Taronga Nura Diya Australia Experience | lahznimmo architects

The Nura Diya Australia experience at Taronga Zoo showcases unique native flora and fauna in their natural habitat. Nura Diya Australia is home to everything from larger animals like Kangaroos, Emus, Koalas and Dingos, down to smaller nocturnal animals like Ghost Bats, Bilbies, Chuditch and Dunnarts.

Nura Diya Australia displays native wildlife and landscapes in an unobtrusive manner, conveying an educational message of conservation through minimal intervention. This was achieved by working with the existing mature landscape and heritage elements, along with integration of multi–layered cultural messaging throughout the experience.

The exhibit path snakes through various native landscapes, ranging from wetlands through to arid woodland and then up into the tree canopy via an elevated boardwalk to view koalas in the tree canopy. The Australia journey then winds its way down around the Dingo habitat situated on the rock escarpment and then underground to the refurbished Nguwing Nura nocturnal country.

Library & Innovation Centre, Abbotsleigh Junior School | AJC

Designed to delight and inspire young minds, the Abbotsleigh Junior Library & Innovation Centre in Sydney forms a new central hub of the campus, bringing together teaching and admin facilities with active indoor and outdoor learning spaces, around a glass egg shaped building.

Creating the 1,140 sqm centre involved the partial retention and integration of an older 1950s building and the insertion of a new glass ovoid building that beautifully punctuates the more conventional campus buildings improving visual permeability and connectivity.

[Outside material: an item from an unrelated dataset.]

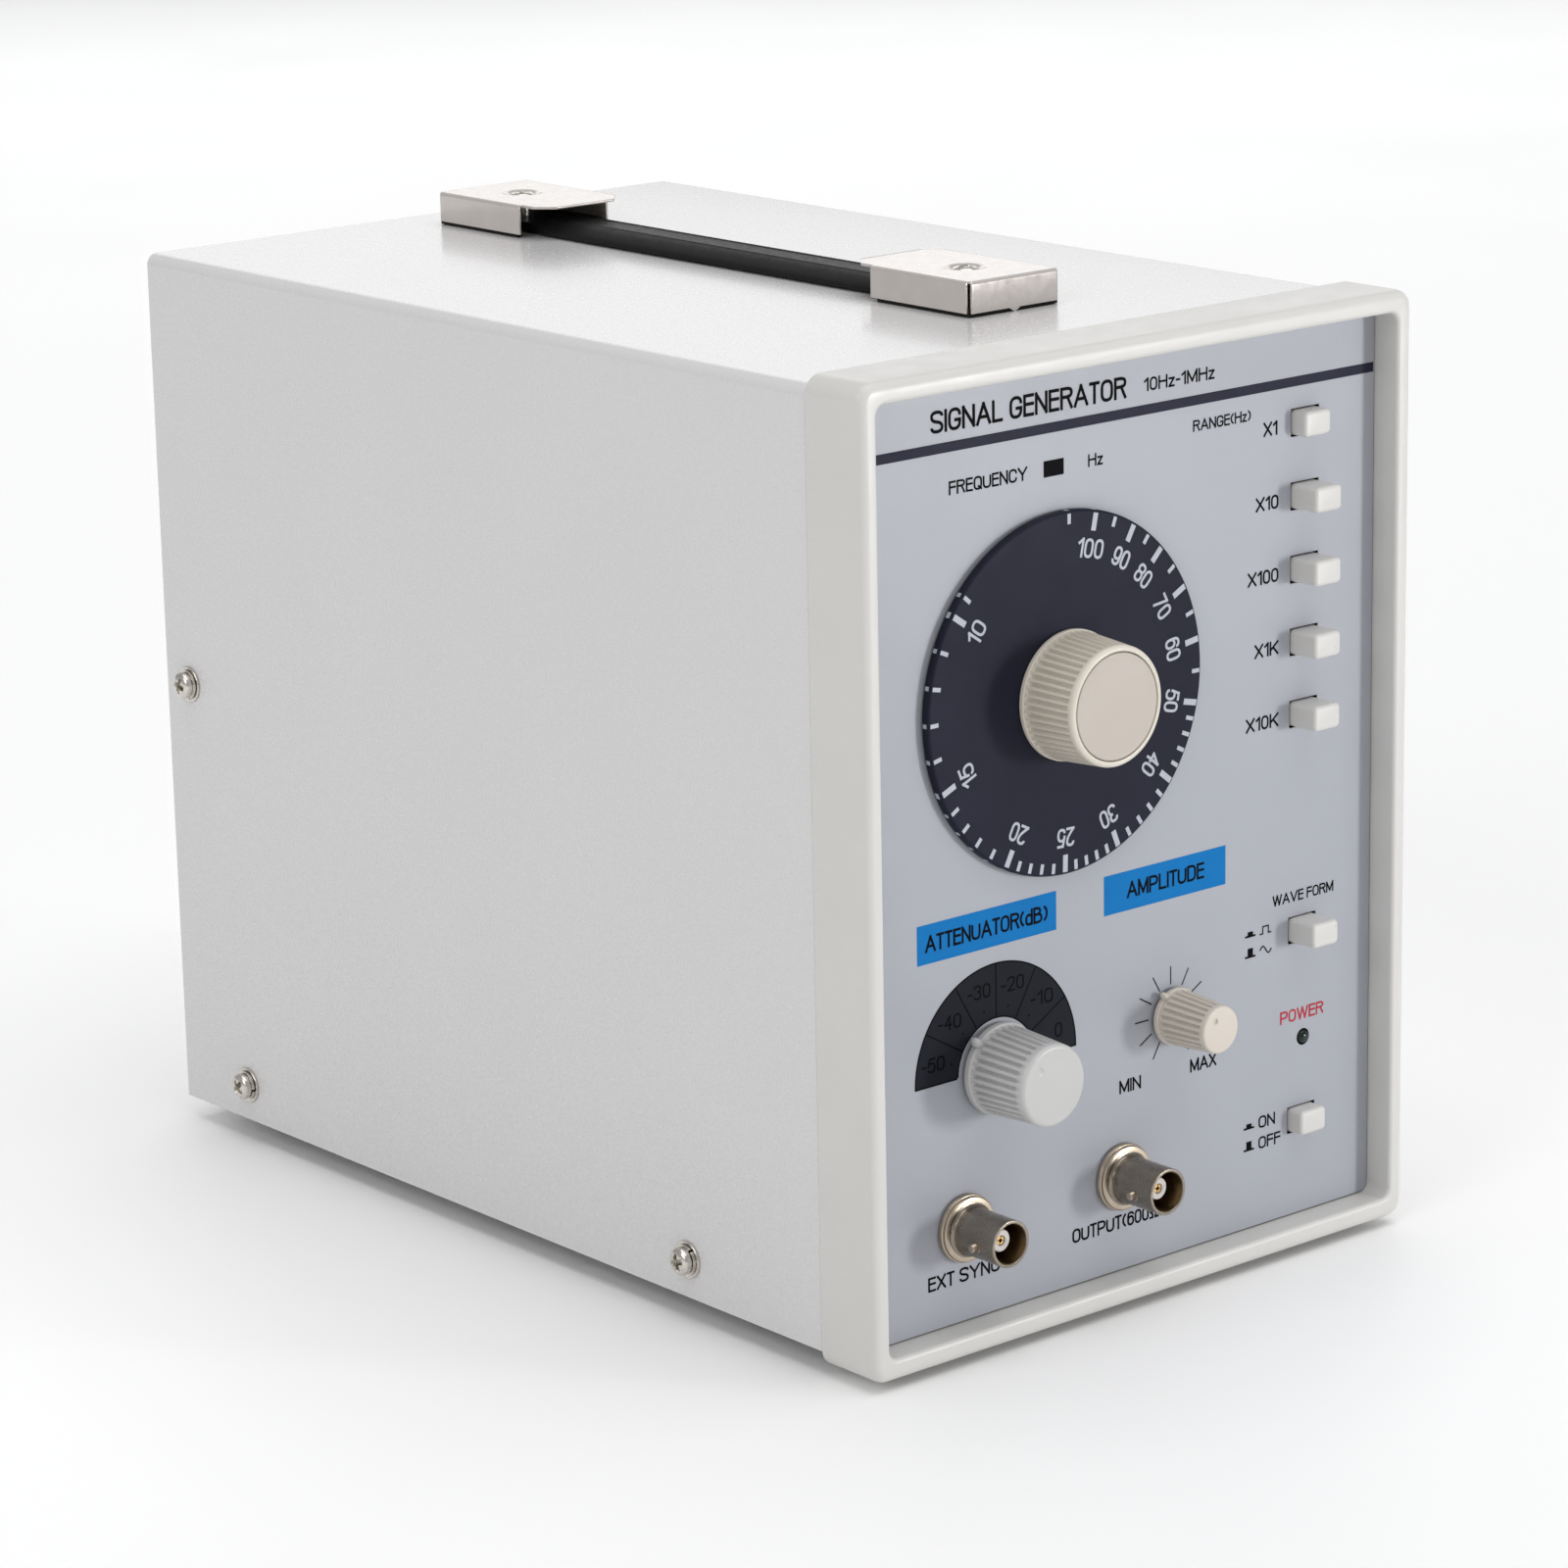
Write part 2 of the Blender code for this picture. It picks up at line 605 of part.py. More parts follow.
def rotary_body_profile(body_radius, body_length):
    """A bush in front of a round body, with a blind bore for the shaft."""
    bush_front = -0.0012
    rear = -(SWITCH_FACE + body_length)
    bore_end = rear + 0.003
    return [(SHAFT_BORE, bush_front), (BUSH_RADIUS, bush_front), (BUSH_RADIUS, -SWITCH_FACE),
            (body_radius, -SWITCH_FACE), (body_radius, rear), (0, rear), (0, bore_end),
            (SHAFT_BORE, bore_end)]


def make_rotary(name, centre, body_name, body_radius, body_length, shaft_front):
    x, height = centre
    origin = at(x, 0, height)
    shaft_rear = -(SWITCH_FACE + body_length) + 0.004
    turned(f"{name}_shaft", "shaft_steel", shaft_profile(shaft_front, shaft_rear), origin,
           steps=24)
    turned(body_name, "switch_grey", rotary_body_profile(body_radius, body_length), origin,
           steps=24, closed=True)
    return origin


def make_frequency_control():
    origin = make_rotary("dial", DIAL_CENTRE, "frequency_potentiometer", 0.012, 0.018, 0.0115)
    rim = 0.0006
    front = -DIAL_FRONT
    disc = [(SHAFT_BORE, front), (DIAL_RADIUS - rim, front), (DIAL_RADIUS, front - rim),
            (DIAL_RADIUS, GAP), (SHAFT_BORE, GAP)]
    turned("dial_disc", "slate_plastic", disc, origin, steps=64, closed=True)
    reach = 0.0163
    recess = reach - 0.0014
    back = front + GAP
    bore_top = 0.0120
    knob = [(0, recess), (0.0110, recess), (0.0110, reach - 0.0001), (0.0114, reach),
            (0.0120, reach - 0.0008), (0.0131, back + 0.0012), (0.0131, back),
            (SHAFT_BORE, back), (SHAFT_BORE, bore_top), (0, bore_top)]
    turned("dial_knob", "beige_plastic", knob, origin)
    cap = [(0, reach - 0.0001), (0.0104, reach - 0.0001), (0.0107, reach - 0.0004),
           (0.0107, recess + GAP), (0, recess + GAP)]
    turned("dial_knob_cap", "beige_plastic", cap, origin)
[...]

Interiors of the tech enabled library use organic circular forms drawn from nature with a maze of curved bookcases, an immersion for wide screen viewing, glow worm caves for quiet reading and spiral patterned ceilings referencing ripples in a pond.

Uniting the old and new buildings is an undulating canopy of glass reinforced concrete that signals the library entrance and shelters an outdoor play area.

Hackett Gardens House | Ben Walker Architects

The project comprised the design of a new single storey house in the northern Canberra suburb of Turner. The building forms a “U” shaped plan with an internalised large central court. This layout provides the desired privacy from the public realm, but allows for open and generous views from living spaces into the central court.

A series of indented solar courts provide light and refuge between the wings – subtly demarcating the transition between zones and providing foreground views to landscape. Saw tooth roof elements contain highlight windows that provide northern sun to rooms that may otherwise be landlocked and generous interior volumes.

The 8 star house includes highly insulated triple layered walls. Ceilings and burnished concrete slab are heavily insulated, with both internal and external membranes providing excellent air tightness. Windows integrate high performance triple glazing and a PV system provides a substantial portion of household energy use.

Centre for Science and Art, Abbotsleigh Senior School | AJC

This pivotal step in the master planned extension of Abbotsleigh Senior School focuses the campus with a sculptural building designed around remnant blue gum forest. The butterfly shaped building is woven between the mature tree and the two heritage houses that bookend the site. Cloud point surveys helped determine the optimal form to preserve tree canopy and root systems. The two organically shaped wings one for science, one for art are joined centrally by a curved glass enclosed walkway.

In the spirit of scientific inquiry, the science wing expresses its material construction with exposed structure and services, while the art workshops and studios are naturally lit from windows and skylights to the south. Multi–use assembly spaces, staff and meeting rooms and informal breakout areas are distributed through both wings, with unprogrammed public spaces adjoining the glass bridge at either end, fostering dialogue between art and science exhibitions and happenings.

Maitland Administration Centre | Maitland City Council, BVN, PTW and EJE

Maitland’s High Street streetscape is characterised by a series of grand buildings. The new Maitland Administration Centre, as a key new civic element reinforces a connection to Maitland’s past. The elevation of the site is an eclectic mix of buildings of different eras, dominated by the 1890 Town Hall. The proposal knits together this mix of buildings through:
• A simple building form that is broken down into vertical elements of contextual relevance
• Making the Administration component a solid, masonry, grounded building that recognises its importance in the civic and cultural life of the community and representing the ideas of permanence and presence
• Use of a masonry screen wrap to address massing and materials, to define the entry and to frame the small public forecourt

The new building seeks to create a dynamic workplace and reinvigorated public facility with a high level of amenity for staff and visitors.